With the launch of Tropicana Smoothies earlier this year, PepsiCo sidelined the PJ brand as its “value” offering, slashing its price 30% to 99p and cutting the variants to just four in a bid to compete with own-label.

Haseler says there is no doubt that with Tropicana Smoothies it will get the sales and distribution by exploiting the brand name. “But there is no character in Tropicana. It’s a premium product: the big question is can it make a smoothie an affordable everyday drink?” he says.

Meanwhile, Innocent, the uncontested king of the smoothie sector with a 68% share (IRI data), has launched its first fruit juice product. Innocent Orange Juice, which is made both from freshly squeezed and not-from-concentrate juice and is available with or without bits, launched in August. Innocent expects the brand to achieve 10m in sales in its first year.

It will play in a sector that has slowed somewhat from last year, but it is still worth more than 1bn in sales. According to figures from TNS Worldpanel, in the 52 weeks to October 5, fruit juice sales reached 1.09bn, up 3.7% (1.05bn) a year earlier.

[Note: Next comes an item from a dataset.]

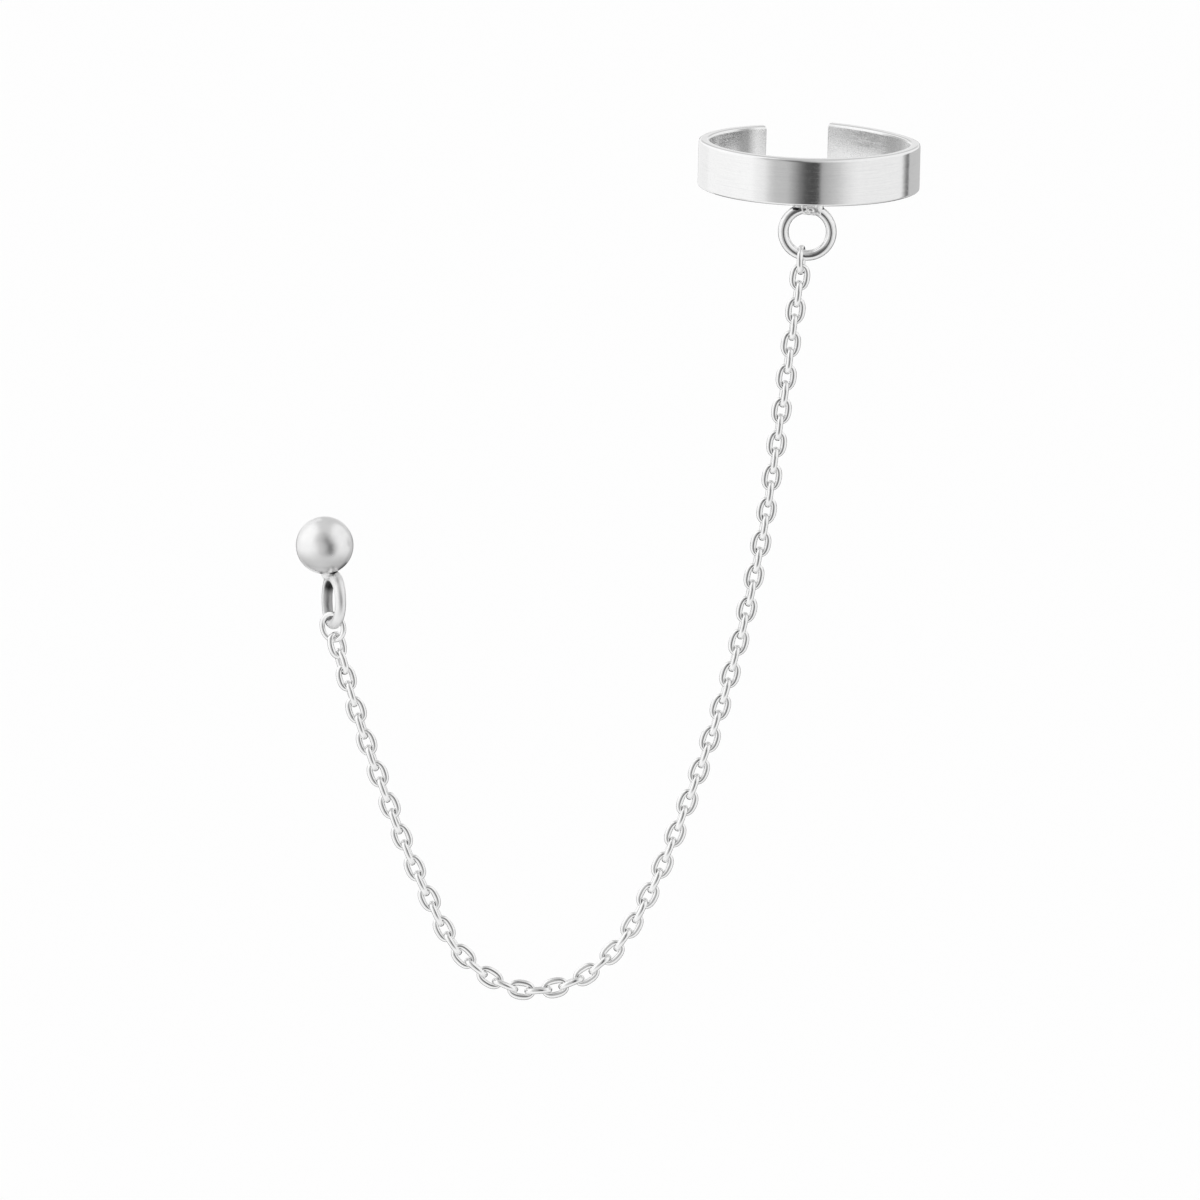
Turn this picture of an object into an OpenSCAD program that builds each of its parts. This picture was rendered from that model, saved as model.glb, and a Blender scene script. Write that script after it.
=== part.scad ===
// Ear cuff joined by a hanging cable chain to a ball stud.
// Millimetres. The origin is the centre of the cuff's round front, half way up its band.
// +Z is up, -Y is the side that faces the viewer, and the stud hangs towards -X.

/* [Ear cuff] */
// Outside diameter of the cuff's round front
cuff_d = 11.7; // [10:0.1:14]
// Height of the flat band
band_h = 2.5; // [1.8:0.1:4]
// Thickness of the flat band
band_t = 0.57; // [0.45:0.01:0.8]
// Rounding of the band's four long edges
edge_r = 0.16; // [0.05:0.01:0.2]
// Degrees that the round front reaches to each side of its middle
front_turn = 75; // [60:1:85]
// Radius of the tighter bend at each side, to the middle of the band
side_r = 3.5; // [3:0.1:4.5]
// Degrees of the bend at the left side
left_bend = 35; // [20:1:50]
// Degrees of the bend at the right side
right_bend = 45; // [20:1:50]
// Radius of the left arm behind the ear, to the middle of the band
left_arm_r = 4.8; // [4:0.1:8]
// Degrees that the left arm turns
left_arm_turn = 51; // [30:1:55]
// Radius of the right arm behind the ear, to the middle of the band
right_arm_r = 8.7; // [6:0.1:12]
// Degrees that the right arm turns
right_arm_turn = 36; // [20:1:38]

/* [Ring under the cuff] */
// Outside diameter of the ring
ring_d = 3.05; // [2.6:0.05:4]
// Wire of the ring
ring_wire = 0.55; // [0.4:0.01:0.6]
// How far the ring is let into the band's lower edge
ring_sink = 0.15; // [0.1:0.01:0.3]
// Width of the solder between the ring and the band
solder_w = 1.3; // [0.8:0.1:1.8]
// Height of the solder below the band's lower edge
solder_h = 0.42; // [0.25:0.01:0.5]
// Thickness of the solder, front to back
solder_t = 0.46; // [0.3:0.01:0.5]
// How far the solder has run to the right of the ring's middle
solder_run = 0.2; // [0:0.05:0.3]

/* [Jump rings] */
// Outside length of the two oval jump rings
jump_l = 1.72; // [1.6:0.01:1.9]
// Outside width of the jump rings
jump_w = 1.5; // [1.4:0.01:1.6]
// Wire of the jump rings
jump_wire = 0.25; // [0.2:0.01:0.27]
// Degrees round the cuff's ring, from its lowest point, where the upper jump ring hangs
upper_jump_swing = 13; // [0:1:25]
// Degrees that the upper jump ring is turned from edge-on
upper_jump_turn = 7; // [0:1:20]
// Degrees that the lower jump ring is turned from face-on
lower_jump_turn = 20; // [10:1:24]
// Degrees that the lower jump ring leans with the chain's pull
lower_jump_lean = 12; // [0:1:20]

/* [Chain] */
// Outside length of a link, before the links are shared evenly along the chain
link_l = 1.53; // [1.4:0.01:1.7]
// Outside width of a link
link_w = 1.07; // [1:0.01:1.3]
// Wire of a link
link_wire = 0.25; // [0.2:0.01:0.27]
// Clearance where two links, or a link and a ring, hang in each other
play = 0.13; // [0.1:0.01:0.14]
// Degrees that the chain is turned from face-on
chain_turn = 8; // [0:1:20]
// Degrees that the last link is turned the other way from face-on
last_link_turn = 34; // [28:1:50]
// Links over which the chain twists to its last link
twist_links = 4; // [3:1:10]

/* [Ball stud] */
// Diameter of the ball
ball_d = 3; // [2.5:0.1:4]
// Distance of the ball's centre to the left of the cuff's axis
stud_left = 24.7; // [24:0.1:26]
// Distance of the ball's centre below the cuff's mid-height
stud_drop = 19.9; // [19:0.1:20.5]
// Outside diameter of the loop under the ball
loop_d = 3; // [2.6:0.05:3.4]
// Wire of the loop
loop_wire = 0.57; // [0.4:0.01:0.6]
// Degrees that the loop is turned from face-on
loop_turn = 73; // [60:1:85]
// Degrees that the loop hangs to the right of straight down
loop_tilt = 9.7; // [0:0.1:15]
// How far the loop is let into the ball's solder
loop_sink = 0.05; // [0.02:0.01:0.15]
// Diameter of the solder between the ball and the loop
neck_d = 0.95; // [0.7:0.05:1.1]
// Diameter of the post that goes through the ear lobe
post_d = 0.8; // [0.7:0.05:1]
// Length of the post behind the ball
post_l = 10; // [8:0.5:12]
// Length of the cone at the post's tip
post_tip = 0.25; // [0.1:0.05:0.4]
// Degrees that the post leans down towards its tip
post_lean = 10; // [0:1:20]

/* [Hidden] */
$fn = 48;
silver = "silver";

// The chain's hanging curve between its two jump rings: chosen points, across and up
chain_route = [
    [-1.1, -12.1],
    [-2.0, -19.2],
    [-3.4, -26.1],
    [-5.4, -32.8],
    [-7.4, -38.0],
    [-9.1, -41.0],
    [-11.2, -42.7],
    [-13.8, -43.2],
    [-17.0, -41.4],
    [-18.8, -38.4],
    [-21.0, -33.5],
    [-22.9, -28.4]
];
// Steps in which each stretch of the curve is measured
curve_steps = 24;

// Cuff and its ring
band_r = (cuff_d - band_t) / 2;
hang_y = -band_r;
// A bend behind the front starts this many degrees inside the one before it
seam_turn = 1;
// and is this much slimmer on every side
seam_slim = 0.004;
ring_r = (ring_d - ring_wire) / 2;
ring_z = -band_h / 2 + ring_sink - ring_d / 2;

// Jump rings: half of the opening's length, then where each ring's centre hangs
jump_in = jump_l / 2 - jump_wire;
upper_hang = [-ring_r * sin(upper_jump_swing), hang_y, ring_z - ring_r * cos(upper_jump_swing)];
upper_jump_at = upper_hang - [0, 0, jump_in - play - ring_wire / 2];
// The chain's end joint lies half the play inside a jump ring's lowest point
joint_drop = jump_in - play / 2;
chain_start = [upper_jump_at.x, upper_jump_at.z - joint_drop];

// Stud and its loop
stud_at = [-stud_left, hang_y, -stud_drop];
loop_r = (loop_d - loop_wire) / 2;
loop_drop = (ball_d + loop_d) / 2 - loop_sink;
loop_at = stud_at + loop_drop * [sin(loop_tilt), 0, -cos(loop_tilt)];
lower_hang = loop_at - [0, 0, loop_r];
lower_pull = [sin(lower_jump_lean), 0, -cos(lower_jump_lean)];
lower_jump_at = lower_hang + (jump_in - play - loop_wire / 2) * lower_pull;
chain_end = [lower_jump_at.x + joint_drop * lower_pull.x, lower_jump_at.z + joint_drop * lower_pull.z];

// A smooth curve through the route's points
route = concat([chain_start], chain_route, [chain_end]);
route_last = len(route) - 1;
gaps = [for (i = [0 : route_last - 1]) norm(route[i + 1] - route[i])];
slopes = [for (i = [0 : route_last - 1]) (route[i + 1] - route[i]) / gaps[i]];
function inner_tangent(i) = (slopes[i - 1] * gaps[i] + slopes[i] * gaps[i - 1]) / (gaps[i - 1] + gaps[i]);
function tangent(i) =
    i == 0 ? 1.5 * slopes[0] - 0.5 * inner_tangent(1) :
    i == route_last ? 1.5 * slopes[route_last - 1] - 0.5 * inner_tangent(route_last - 1) :
    inner_tangent(i);
function on_stretch(i, t) =
    (2 * t ^ 3 - 3 * t ^ 2 + 1) * route[i] + (t ^ 3 - 2 * t ^ 2 + t) * gaps[i] * tangent(i) +
    (3 * t ^ 2 - 2 * t ^ 3) * route[i + 1] + (t ^ 3 - t ^ 2) * gaps[i] * tangent(i + 1);
curve = concat(
    [for (i = [0 : route_last - 1], k = [0 : curve_steps - 1]) on_stretch(i, k / curve_steps)],
    [route[route_last]]
);
curve_last = len(curve) - 1;
// Length of the curve up to each of its points
reach = [
    for (i = 0, s = 0;
         i <= curve_last;
         i = i + 1, s = i <= curve_last ? s + norm(curve[i] - curve[i - 1]) : s) s
];
chain_l = reach[curve_last];

// An odd number of links, so that the first and the last lie the same way round
link_step_wish = link_l - 2 * link_wire - play;
link_count = 2 * round((chain_l / link_step_wish - 1) / 2) + 1;
link_step = chain_l / link_count;
link_out = link_step + 2 * link_wire + play;

function before(s, low, high) =
    high - low <= 1 ? low :
    let (middle = floor((low + high) / 2))
    reach[middle] <= s ? before(s, middle, high) : before(s, low, middle);
function joint(k) =
    let (s = min(k * link_step, chain_l))
    let (i = before(s, 0, curve_last))
    let (t = (s - reach[i]) / (reach[i + 1] - reach[i]))
    let (p = curve[i] + t * (curve[i + 1] - curve[i]))
    [p.x, hang_y, p.y];
joints = [for (k = [0 : link_count]) joint(k)];

// Every second link is a quarter turn round, and the last few twist towards the lower jump ring
function twist(k) = max(0, 1 - (link_count - 1 - k) / twist_links);
function link_turn(k) = chain_turn - (chain_turn + last_link_turn) * twist(k) + (k % 2) * 90;

function unit(v) = v / norm(v);

// The band's section with its long edges rounded, slimmer by a given amount on every side
module band_section(slim) {
    flat_h = band_h - 2 * edge_r;
    flat_t = band_t - 2 * edge_r;
    union() {
        square([band_t - 2 * slim, flat_h], center = true);
        square([flat_t, band_h - 2 * slim], center = true);
        for (x = [-1, 1], y = [-1, 1])
            translate([x * flat_t / 2, y * flat_h / 2])
                circle(r = edge_r - slim);
    }
}

// A bend of the band about the origin, from one angle through a turn
module band_bend(r, from, turn, slim = 0) {
    rotate([0, 0, from])
        rotate_extrude(angle = turn)
            translate([r, 0])
                band_section(slim);
}

// One side of the cuff behind its round front, drawn for the right side
module cuff_arm(bend, arm_r, arm_turn) {
    rotate([0, 0, front_turn - 90])
        translate([band_r - side_r, 0, 0]) {
            band_bend(side_r, -seam_turn, bend + seam_turn, seam_slim);
            rotate([0, 0, bend])
                translate([side_r - arm_r, 0, 0])
                    band_bend(arm_r, -seam_turn, arm_turn + seam_turn, 2 * seam_slim);
        }
}

// A round wire ring about the Y axis
module wire_ring(r, wire) {
    rotate([90, 0, 0])
        rotate_extrude()
            translate([r, 0])
                circle(d = wire);
}

module ear_cuff() {
    color(silver) {
        band_bend(band_r, -90 - front_turn, 2 * front_turn);
        cuff_arm(right_bend, right_arm_r, right_arm_turn);
        mirror([1, 0, 0])
            cuff_arm(left_bend, left_arm_r, left_arm_turn);
        translate([0, hang_y, ring_z])
            wire_ring(ring_r, ring_wire);
        translate([solder_run, hang_y, -band_h / 2])
            cube([solder_w, solder_t, 2 * solder_h], center = true);
    }
}

// An oval wire ring in the XY plane about the origin, long along Y
module oval_ring(length, width, wire) {
    bow_r = (width - wire) / 2;
    // Half of a straight leg, to a whole thousandth so that its ends meet the bows
    leg_half = round((length - width) * 500) / 1000;
    for (side = [-1, 1]) {
        translate([side * bow_r, leg_half, 0])
            rotate([90, 0, 0])
                cylinder(h = 2 * leg_half, d = wire);
        rotate([0, 0, side < 0 ? 180 : 0])
            translate([0, leg_half, 0])
                rotate_extrude(angle = 180)
                    translate([bow_r, 0])
                        circle(d = wire);
    }
}

// A jump ring that hangs upright across the Y axis
module jump_ring() {
    rotate([90, 0, 0])
        oval_ring(jump_l, jump_w, jump_wire);
}

module upper_jump_ring() {
    color(silver)
        translate(upper_jump_at)
            rotate([0, 0, 90 - upper_jump_turn])
                jump_ring();
}

// A link between two joints, turned about the line between them
module placed_link(a, b, turn) {
    along = unit(b - a);
    flat = [-along.z, 0, along.x];
    side = cos(turn) * flat + sin(turn) * [0, 1, 0];
    face = cross(side, along);
    middle = (a + b) / 2;
    multmatrix([
        [side.x, along.x, face.x, middle.x],
        [side.y, along.y, face.y, middle.y],
        [side.z, along.z, face.z, middle.z],
        [0, 0, 0, 1]
    ])
        oval_ring(link_out, link_w, link_wire);
}

module chain() {
    color(silver)
        for (k = [0 : link_count - 1])
            placed_link(joints[k], joints[k + 1], link_turn(k));
}

module lower_jump_ring() {
    color(silver)
        translate(lower_jump_at)
            rotate([0, -lower_jump_lean, 0])
                rotate([0, 0, -lower_jump_turn])
                    jump_ring();
}

module ball_stud() {
    color(silver) {
        translate(stud_at)
            sphere(d = ball_d);
        translate(loop_at)
            rotate([0, 0, -loop_turn])
                wire_ring(loop_r, loop_wire);
        translate(stud_at)
            rotate([0, 180 - loop_tilt, 0])
                cylinder(h = loop_drop - loop_r, d = neck_d);
        translate(stud_at)
            rotate([-90 - post_lean, 0, 0]) {
                cylinder(h = ball_d / 2 + post_l - post_tip, d = post_d);
                translate([0, 0, ball_d / 2 + post_l - post_tip])
                    cylinder(h = post_tip, d1 = post_d, d2 = post_d - post_tip);
            }
    }
}

ear_cuff();
upper_jump_ring();
chain();
lower_jump_ring();
ball_stud();
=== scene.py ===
import math
import random

import bmesh
import bpy
from mathutils import Matrix, Vector, noise


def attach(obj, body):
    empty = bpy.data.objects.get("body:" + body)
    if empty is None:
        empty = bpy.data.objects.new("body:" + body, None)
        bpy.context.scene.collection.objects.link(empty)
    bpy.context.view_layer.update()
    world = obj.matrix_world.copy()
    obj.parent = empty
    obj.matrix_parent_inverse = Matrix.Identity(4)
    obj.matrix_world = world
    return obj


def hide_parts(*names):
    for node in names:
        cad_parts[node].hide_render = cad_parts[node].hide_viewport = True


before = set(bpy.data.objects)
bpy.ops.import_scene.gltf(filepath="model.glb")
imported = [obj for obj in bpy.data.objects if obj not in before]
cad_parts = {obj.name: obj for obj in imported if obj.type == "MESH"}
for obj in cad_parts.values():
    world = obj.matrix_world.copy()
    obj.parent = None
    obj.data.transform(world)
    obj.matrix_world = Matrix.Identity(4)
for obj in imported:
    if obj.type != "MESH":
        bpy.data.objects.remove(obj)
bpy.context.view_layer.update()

# Every size below is in millimetres and every angle in degrees, as in the part's source
MM = 0.001
RIGHTWARD = Vector((1, 0, 0))
FRONTWARD = Vector((0, -1, 0))
BACKWARD = Vector((0, 1, 0))
UPWARD = Vector((0, 0, 1))
random.seed(7)


def sin(a):
    return math.sin(math.radians(a))


def cos(a):
    return math.cos(math.radians(a))


# Sizes of the part, as in its source

CUFF_D, BAND_H, BAND_T, EDGE_R = 11.7, 2.5, 0.57, 0.16
FRONT_TURN, SIDE_R = 75, 3.5
# Each arm: the turn of its side bend, then its own radius and turn
LEFT_ARM = (35, 4.8, 51)
RIGHT_ARM = (45, 8.7, 36)
BAND_R = (CUFF_D - BAND_T) / 2
HANG_Y = -BAND_R
RING_D, RING_WIRE = 3.05, 0.55
RING_R = (RING_D - RING_WIRE) / 2
RING_Z = -BAND_H / 2 + 0.15 - RING_D / 2

PLAY, JUMP_L, JUMP_WIRE = 0.13, 1.72, 0.25
JUMP_IN = JUMP_L / 2 - JUMP_WIRE
JOINT_DROP = JUMP_IN - PLAY / 2
UPPER_SWING, UPPER_TURN = 13, 7
LOWER_TURN, LOWER_LEAN = 20, 12
UPPER_HANG = Vector((-RING_R * sin(UPPER_SWING), HANG_Y, RING_Z - RING_R * cos(UPPER_SWING)))
UPPER_JUMP_AT = UPPER_HANG - Vector((0, 0, JUMP_IN - PLAY - RING_WIRE / 2))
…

Yet the Tropicana masterbrand rolls on steadily. The Checkout Nielsen Top 100 Brands reports that Tropicana sales grew by 10.1% to 245.9m last year. Only Coca-Cola, Lucozade and Robinsons are bigger soft drinks brands and, in the chilled juices category, the brand is three times the size of its nearest rival.

Tropicana marketing director Jenni Dill has also said this year that new product development remains on the agenda, and there are plans to double the value of its chilled business in the next three years.

Facts and figures

  • Tropicana started life in 1947 as a fruit gift box business in Florida. PepsiCo bought the brand in 1998.
  • Tropicana Pure Premium was launched in the UK in 1991.
  • According to PepsiCo, the Tropicana business has doubled in four years, increasing household penetration from 12% in 2003, to 30% in 2007.
  • In February this year Tropicana Smoothies and Tropicana Spirit – a carbonated drink containing 70% juice and 30% lightly sparkling water – was launched.
  • The Tropicana portfolio includes Tropicana Go! a juice drink aimed at children.
  • PepsiCo’s other big juice brand is Copella, which is the UK’s number one apple juice.